# [WHAT TO PRODUCE]
All the data should come back exactly as it was given.

(Data entries)
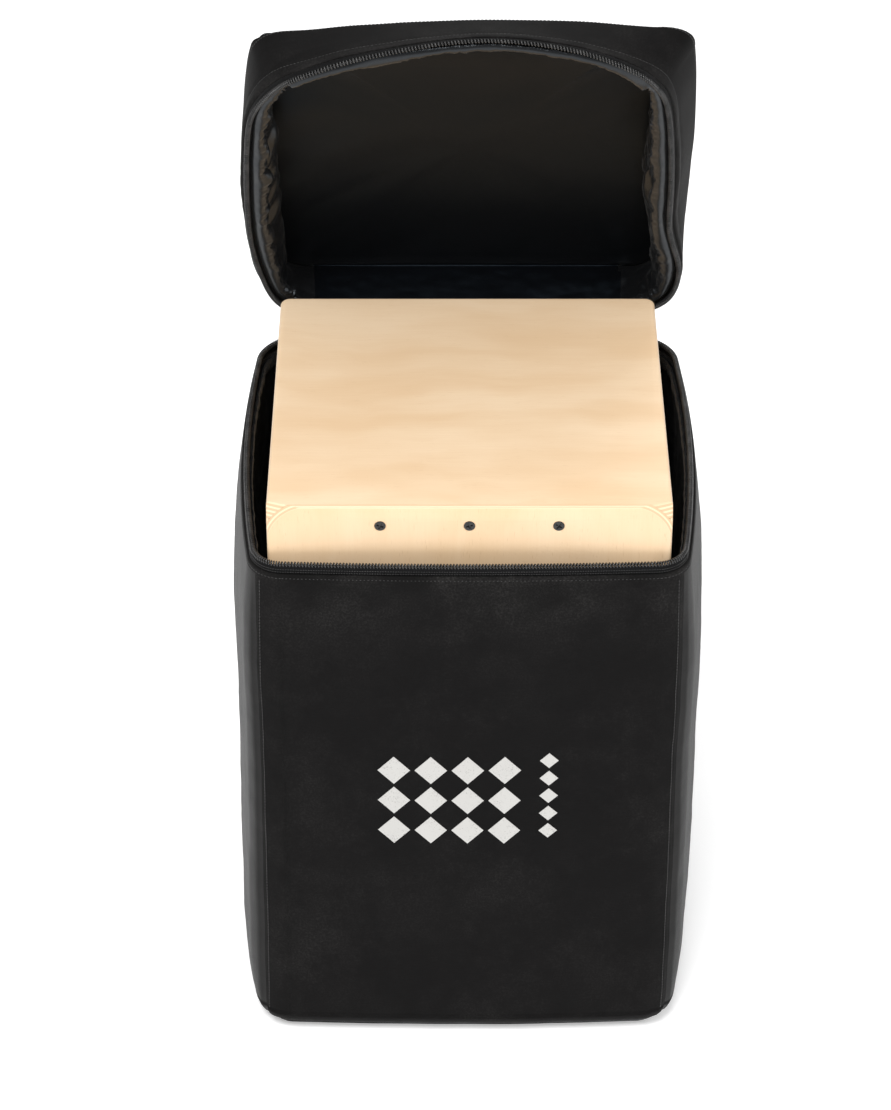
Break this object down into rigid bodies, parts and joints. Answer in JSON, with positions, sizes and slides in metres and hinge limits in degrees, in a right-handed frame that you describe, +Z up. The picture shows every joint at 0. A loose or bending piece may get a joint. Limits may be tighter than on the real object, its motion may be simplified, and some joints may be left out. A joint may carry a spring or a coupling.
{
  "type": "cajon with carry bag",
  "caption": "Plywood box drum with a screwed playing board, snares and rubber feet, standing in a padded carry bag whose zipped lid folds open.",
  "frame": {"origin": "middle of the bag's underside", "axes": "+Z up, -Y towards the playing board and the bag's printed front, +X to the right as seen from the front"},
  "size_m": [0.352, 0.3958, 0.7983],
  "materials": {
    "birch": "satin clear lacquer on pale birch plywood",
    "batten_wood": "sawn, unfinished",
    "black_screw": "black oxide, semi gloss",
    "snare_steel": "bright drawn wire",
    "foot_rubber": "matt",
    "bag_nylon": "charcoal coated weave, matt",
    "lining_cloth": "black lining, slight sheen",
    "zip_plastic": "black nylon coil and moulded buckles",
    "webbing": "black woven webbing",
    "slider_metal": "black painted die casting"
  },
  "bodies": {
    "bag": {"bag_front_panel": "bag_nylon", "bag_right_panel": "bag_nylon", "bag_back_panel": "bag_nylon", "bag_left_panel": "bag_nylon", "bag_base_panel": "bag_nylon", "bag_lining": "lining_cloth", "bag_rim_binding": "lining_cloth", "bag_zip_tape": "zip_plastic", "bag_zip_coil": "zip_plastic", "lid_hinge_strip": "bag_nylon", "shoulder_pad_left": "bag_nylon", "shoulder_pad_right": "bag_nylon", "strap_webbing_left": "webbing", "strap_webbing_right": "webbing", "strap_buckle_left": "zip_plastic", "strap_buckle_right": "zip_plastic", "grab_handle": "webbing"},
    "lid": {"lid_top_panel": "bag_nylon", "lid_side_band": "bag_nylon", "lid_lining": "lining_cloth", "lid_rim_binding": "lining_cloth", "lid_zip_tape": "zip_plastic", "lid_zip_coil": "zip_plastic"},
    "drum": {"seat_panel": "birch", "bottom_panel": "birch", "left_side_panel": "birch", "right_side_panel": "birch", "back_panel": "birch", "tapa_playing_board": "birch", "top_batten": "batten_wood", "bottom_batten": "batten_wood", "left_batten": "batten_wood", "right_batten": "batten_wood", "tapa_screw_top_1": "black_screw", "tapa_screw_top_2": "black_screw", "tapa_screw_top_3": "black_screw", "tapa_screw_bottom_1": "black_screw", "tapa_screw_bottom_2": "black_screw", "tapa_screw_bottom_3": "black_screw", "tapa_screw_left_1": "black_screw", "tapa_screw_left_2": "black_screw", "tapa_screw_left_3": "black_screw", "tapa_screw_right_1": "black_screw", "tapa_screw_right_2": "black_screw", "tapa_screw_right_3": "black_screw", "snare_bar": "batten_wood", "snare_wires_left": "snare_steel", "snare_wires_right": "snare_steel", "foot_front_left": "foot_rubber", "foot_front_right": "foot_rubber", "foot_rear_left": "foot_rubber", "foot_rear_right": "foot_rubber", "foot_screw_front_left": "black_screw", "foot_screw_front_right": "black_screw", "foot_screw_rear_left": "black_screw", "foot_screw_rear_right": "black_screw"},
    "slider_left": {"zip_slider_left": "slider_metal"},
    "slider_right": {"zip_slider_right": "slider_metal"},
    "pull_left": {"zip_pull_left": "slider_metal"},
    "pull_right": {"zip_pull_right": "slider_metal"}
  },
  "joints": [
    {"name": "lid_fold", "type": "hinge", "parent": "bag", "child": "lid", "pos_m": [0, 0.16725, 0.4635], "axis": [-1, 0, 0], "range_deg": [-66, 104]},
    {"name": "drum_lift", "type": "slide", "parent": "bag", "child": "drum", "axis": [0, 0, 1], "range_m": [0, 0.12]},
    {"name": "slider_left_run", "type": "slide", "parent": "bag", "child": "slider_left", "axis": [-1, 0, 0], "range_m": [0, 0.006]},
    {"name": "slider_right_run", "type": "slide", "parent": "bag", "child": "slider_right", "axis": [1, 0, 0], "range_m": [0, 0.006]},
    {"name": "pull_left_swing", "type": "hinge", "parent": "slider_left", "child": "pull_left", "pos_m": [-0.1082, 0.16575, 0.4635], "axis": [0, 0, 1], "range_deg": [0, 90]},
    {"name": "pull_right_swing", "type": "hinge", "parent": "slider_right", "child": "pull_right", "pos_m": [0.1082, 0.16575, 0.4635], "axis": [0, 0, -1], "range_deg": [0, 90]}
  ]
}
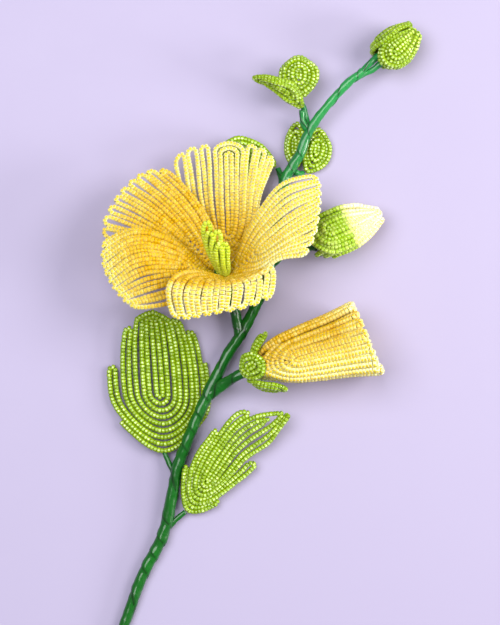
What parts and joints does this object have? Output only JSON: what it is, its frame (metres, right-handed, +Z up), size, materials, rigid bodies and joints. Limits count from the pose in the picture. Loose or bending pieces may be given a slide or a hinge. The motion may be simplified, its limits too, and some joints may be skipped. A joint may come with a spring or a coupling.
{
  "type": "beaded hollyhock stem",
  "caption": "Lying hollyhock spray in French-beaded wirework: an open yellow flower, a half-open one, buds and leaves on taped stems",
  "frame": {"origin": "centre of the footprint of the bounding box, on the table that the spray lies on", "axes": "+Y runs along the spray from the cut end of the stem to the top bud, +Z is up from the table, +X is to the right of the spray seen from above"},
  "size_m": [0.14, 0.3011, 0.0425],
  "materials": {
    "petal_beads": "glossy yellow glass seed beads",
    "leaf_beads": "glossy lime green glass seed beads",
    "bud_beads": "green glass seed beads turning pale yellow at the tip",
    "stamen_beads": "pale lime glass seed beads",
    "floral_tape": "waxed crepe floral tape wound in a spiral"
  },
  "bodies": {
    "root": {"petal_top": "petal_beads", "petal_upper_left": "petal_beads", "petal_lower_left": "petal_beads", "petal_bottom": "petal_beads", "petal_right": "petal_beads", "open_sepal_1": "leaf_beads", "open_sepal_2": "leaf_beads", "open_sepal_3": "leaf_beads", "open_sepal_4": "leaf_beads", "open_sepal_5": "leaf_beads", "stamen_column": "stamen_beads", "trumpet_petal_front": "petal_beads", "trumpet_petal_lower": "petal_beads", "trumpet_petal_upper": "petal_beads", "half_bud_petal_front": "bud_beads", "half_bud_petal_upper": "bud_beads", "half_bud_petal_lower": "bud_beads", "top_bud_petal_front": "leaf_beads", "top_bud_petal_lower": "leaf_beads", "top_bud_petal_upper": "leaf_beads", "trumpet_sepal_front": "leaf_beads", "trumpet_sepal_lower": "leaf_beads", "trumpet_sepal_upper": "leaf_beads", "trumpet_sepal_under": "leaf_beads", "leaf_large_left": "leaf_beads", "leaf_large_right": "leaf_beads", "leaf_round_top": "leaf_beads", "leaf_folded_top": "leaf_beads", "leaf_round_right": "leaf_beads", "leaf_round_left": "leaf_beads", "leaf_behind_petal": "leaf_beads", "taped_stems": "floral_tape"}
  },
  "joints": []
}
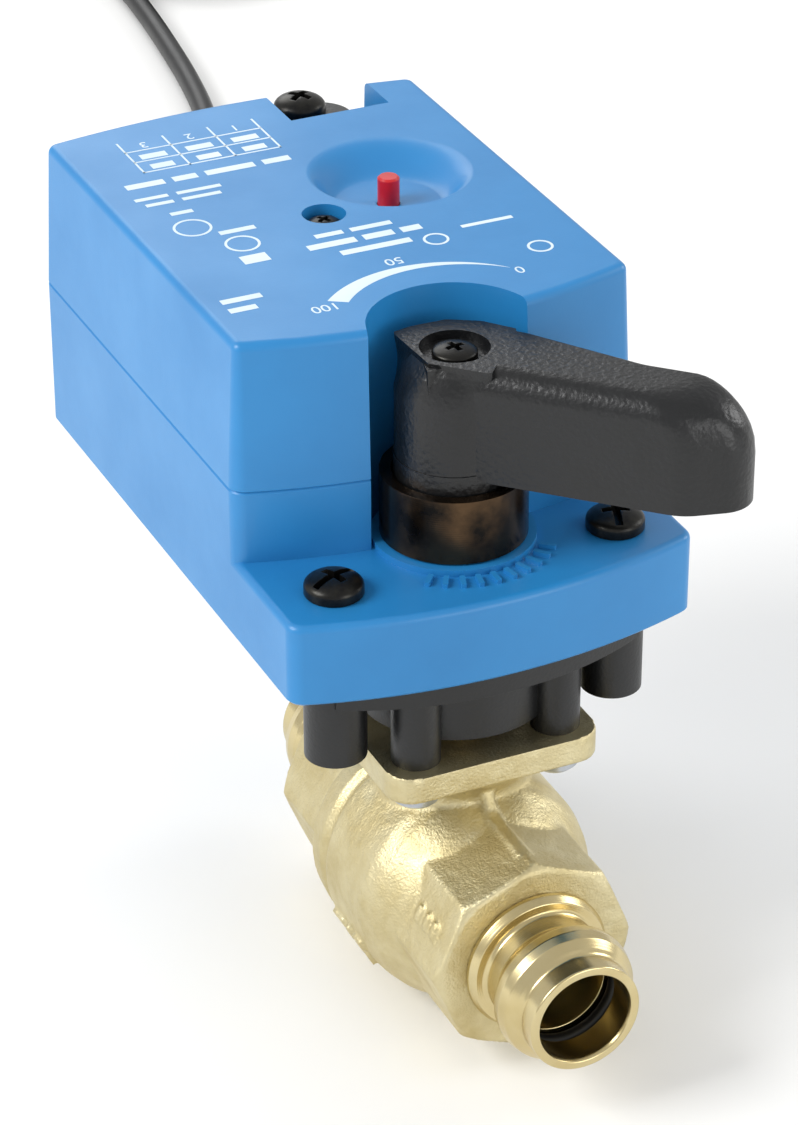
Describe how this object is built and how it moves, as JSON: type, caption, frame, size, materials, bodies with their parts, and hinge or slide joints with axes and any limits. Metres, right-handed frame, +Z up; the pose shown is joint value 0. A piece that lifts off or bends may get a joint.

# [OUTPUT]
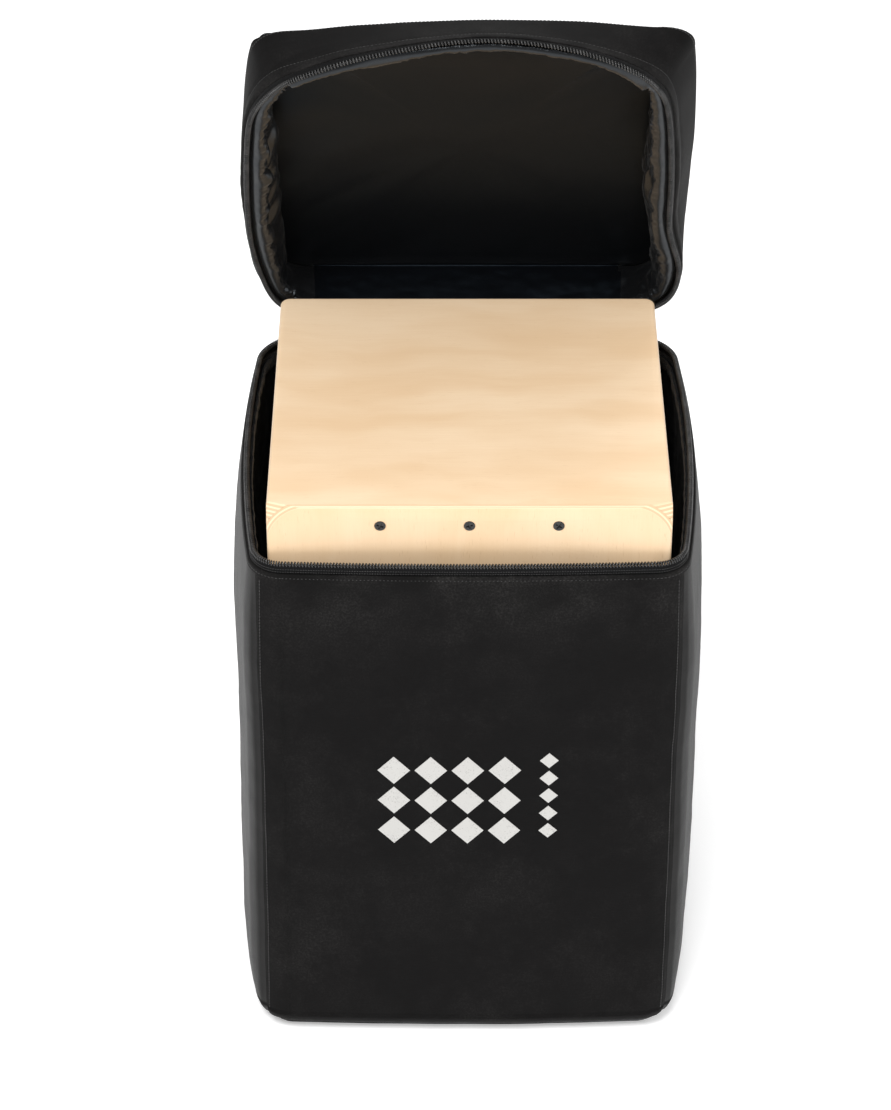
Break this object down into rigid bodies, parts and joints. Answer in JSON, with positions, sizes and slides in metres and hinge limits in degrees, in a right-handed frame that you describe, +Z up. The picture shows every joint at 0. A loose or bending piece may get a joint. Limits may be tighter than on the real object, its motion may be simplified, and some joints may be left out. A joint may carry a spring or a coupling.
{
  "type": "cajon with carry bag",
  "caption": "Plywood box drum with a screwed playing board, snares and rubber feet, standing in a padded carry bag whose zipped lid folds open.",
  "frame": {"origin": "middle of the bag's underside", "axes": "+Z up, -Y towards the playing board and the bag's printed front, +X to the right as seen from the front"},
  "size_m": [0.352, 0.3958, 0.7983],
  "materials": {
    "birch": "satin clear lacquer on pale birch plywood",
    "batten_wood": "sawn, unfinished",
    "black_screw": "black oxide, semi gloss",
    "snare_steel": "bright drawn wire",
    "foot_rubber": "matt",
    "bag_nylon": "charcoal coated weave, matt",
    "lining_cloth": "black lining, slight sheen",
    "zip_plastic": "black nylon coil and moulded buckles",
    "webbing": "black woven webbing",
    "slider_metal": "black painted die casting"
  },
  "bodies": {
    "bag": {"bag_front_panel": "bag_nylon", "bag_right_panel": "bag_nylon", "bag_back_panel": "bag_nylon", "bag_left_panel": "bag_nylon", "bag_base_panel": "bag_nylon", "bag_lining": "lining_cloth", "bag_rim_binding": "lining_cloth", "bag_zip_tape": "zip_plastic", "bag_zip_coil": "zip_plastic", "lid_hinge_strip": "bag_nylon", "shoulder_pad_left": "bag_nylon", "shoulder_pad_right": "bag_nylon", "strap_webbing_left": "webbing", "strap_webbing_right": "webbing", "strap_buckle_left": "zip_plastic", "strap_buckle_right": "zip_plastic", "grab_handle": "webbing"},
    "lid": {"lid_top_panel": "bag_nylon", "lid_side_band": "bag_nylon", "lid_lining": "lining_cloth", "lid_rim_binding": "lining_cloth", "lid_zip_tape": "zip_plastic", "lid_zip_coil": "zip_plastic"},
    "drum": {"seat_panel": "birch", "bottom_panel": "birch", "left_side_panel": "birch", "right_side_panel": "birch", "back_panel": "birch", "tapa_playing_board": "birch", "top_batten": "batten_wood", "bottom_batten": "batten_wood", "left_batten": "batten_wood", "right_batten": "batten_wood", "tapa_screw_top_1": "black_screw", "tapa_screw_top_2": "black_screw", "tapa_screw_top_3": "black_screw", "tapa_screw_bottom_1": "black_screw", "tapa_screw_bottom_2": "black_screw", "tapa_screw_bottom_3": "black_screw", "tapa_screw_left_1": "black_screw", "tapa_screw_left_2": "black_screw", "tapa_screw_left_3": "black_screw", "tapa_screw_right_1": "black_screw", "tapa_screw_right_2": "black_screw", "tapa_screw_right_3": "black_screw", "snare_bar": "batten_wood", "snare_wires_left": "snare_steel", "snare_wires_right": "snare_steel", "foot_front_left": "foot_rubber", "foot_front_right": "foot_rubber", "foot_rear_left": "foot_rubber", "foot_rear_right": "foot_rubber", "foot_screw_front_left": "black_screw", "foot_screw_front_right": "black_screw", "foot_screw_rear_left": "black_screw", "foot_screw_rear_right": "black_screw"},
    "slider_left": {"zip_slider_left": "slider_metal"},
    "slider_right": {"zip_slider_right": "slider_metal"},
    "pull_left": {"zip_pull_left": "slider_metal"},
    "pull_right": {"zip_pull_right": "slider_metal"}
  },
  "joints": [
    {"name": "lid_fold", "type": "hinge", "parent": "bag", "child": "lid", "pos_m": [0, 0.16725, 0.4635], "axis": [-1, 0, 0], "range_deg": [-66, 104]},
    {"name": "drum_lift", "type": "slide", "parent": "bag", "child": "drum", "axis": [0, 0, 1], "range_m": [0, 0.12]},
    {"name": "slider_left_run", "type": "slide", "parent": "bag", "child": "slider_left", "axis": [-1, 0, 0], "range_m": [0, 0.006]},
    {"name": "slider_right_run", "type": "slide", "parent": "bag", "child": "slider_right", "axis": [1, 0, 0], "range_m": [0, 0.006]},
    {"name": "pull_left_swing", "type": "hinge", "parent": "slider_left", "child": "pull_left", "pos_m": [-0.1082, 0.16575, 0.4635], "axis": [0, 0, 1], "range_deg": [0, 90]},
    {"name": "pull_right_swing", "type": "hinge", "parent": "slider_right", "child": "pull_right", "pos_m": [0.1082, 0.16575, 0.4635], "axis": [0, 0, -1], "range_deg": [0, 90]}
  ]
}
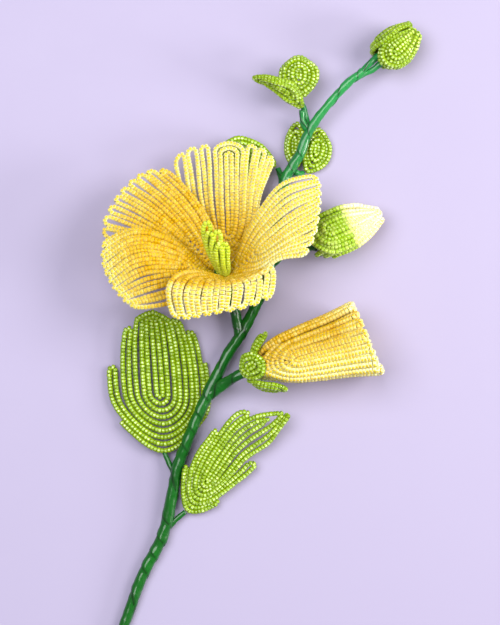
What parts and joints does this object have? Output only JSON: what it is, its frame (metres, right-handed, +Z up), size, materials, rigid bodies and joints. Limits count from the pose in the picture. Loose or bending pieces may be given a slide or a hinge. The motion may be simplified, its limits too, and some joints may be skipped. A joint may come with a spring or a coupling.
{
  "type": "beaded hollyhock stem",
  "caption": "Lying hollyhock spray in French-beaded wirework: an open yellow flower, a half-open one, buds and leaves on taped stems",
  "frame": {"origin": "centre of the footprint of the bounding box, on the table that the spray lies on", "axes": "+Y runs along the spray from the cut end of the stem to the top bud, +Z is up from the table, +X is to the right of the spray seen from above"},
  "size_m": [0.14, 0.3011, 0.0425],
  "materials": {
    "petal_beads": "glossy yellow glass seed beads",
    "leaf_beads": "glossy lime green glass seed beads",
    "bud_beads": "green glass seed beads turning pale yellow at the tip",
    "stamen_beads": "pale lime glass seed beads",
    "floral_tape": "waxed crepe floral tape wound in a spiral"
  },
  "bodies": {
    "root": {"petal_top": "petal_beads", "petal_upper_left": "petal_beads", "petal_lower_left": "petal_beads", "petal_bottom": "petal_beads", "petal_right": "petal_beads", "open_sepal_1": "leaf_beads", "open_sepal_2": "leaf_beads", "open_sepal_3": "leaf_beads", "open_sepal_4": "leaf_beads", "open_sepal_5": "leaf_beads", "stamen_column": "stamen_beads", "trumpet_petal_front": "petal_beads", "trumpet_petal_lower": "petal_beads", "trumpet_petal_upper": "petal_beads", "half_bud_petal_front": "bud_beads", "half_bud_petal_upper": "bud_beads", "half_bud_petal_lower": "bud_beads", "top_bud_petal_front": "leaf_beads", "top_bud_petal_lower": "leaf_beads", "top_bud_petal_upper": "leaf_beads", "trumpet_sepal_front": "leaf_beads", "trumpet_sepal_lower": "leaf_beads", "trumpet_sepal_upper": "leaf_beads", "trumpet_sepal_under": "leaf_beads", "leaf_large_left": "leaf_beads", "leaf_large_right": "leaf_beads", "leaf_round_top": "leaf_beads", "leaf_folded_top": "leaf_beads", "leaf_round_right": "leaf_beads", "leaf_round_left": "leaf_beads", "leaf_behind_petal": "leaf_beads", "taped_stems": "floral_tape"}
  },
  "joints": []
}
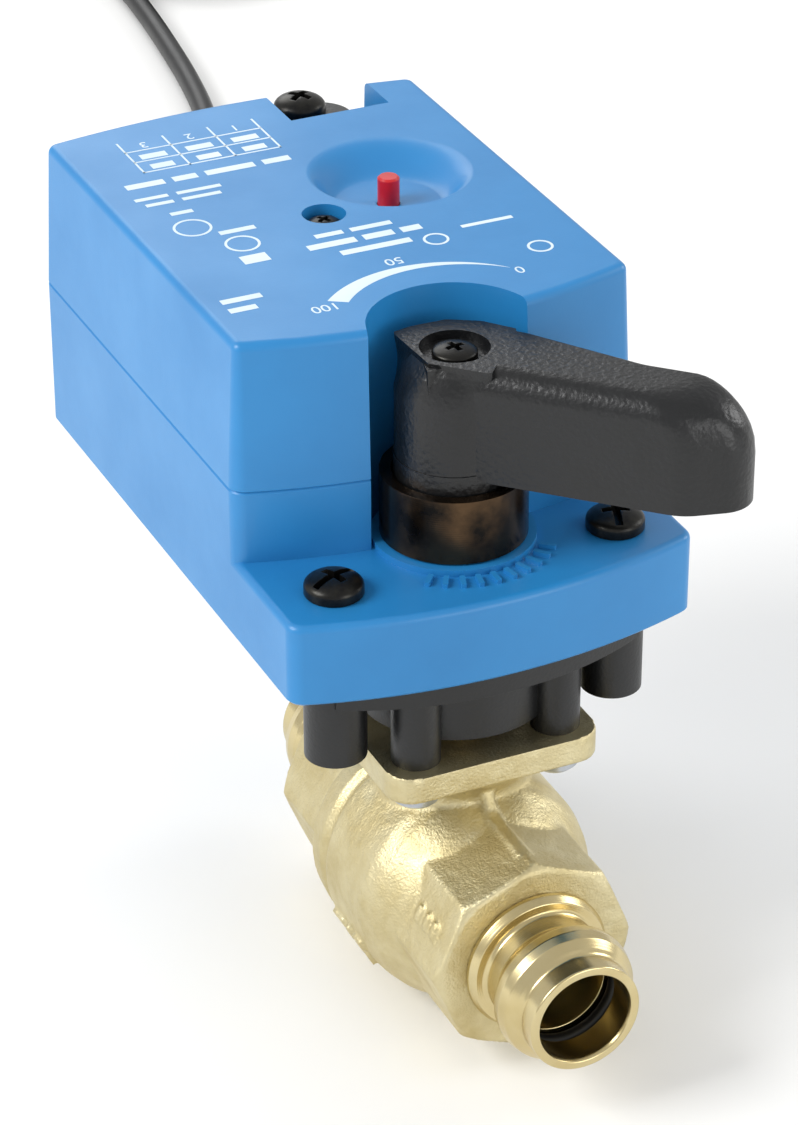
Describe how this object is built and how it moves, as JSON: type, caption, frame, size, materials, bodies with their parts, and hinge or slide joints with axes and any limits. Metres, right-handed frame, +Z up; the pose shown is joint value 0. A piece that lifts off or bends may get a joint.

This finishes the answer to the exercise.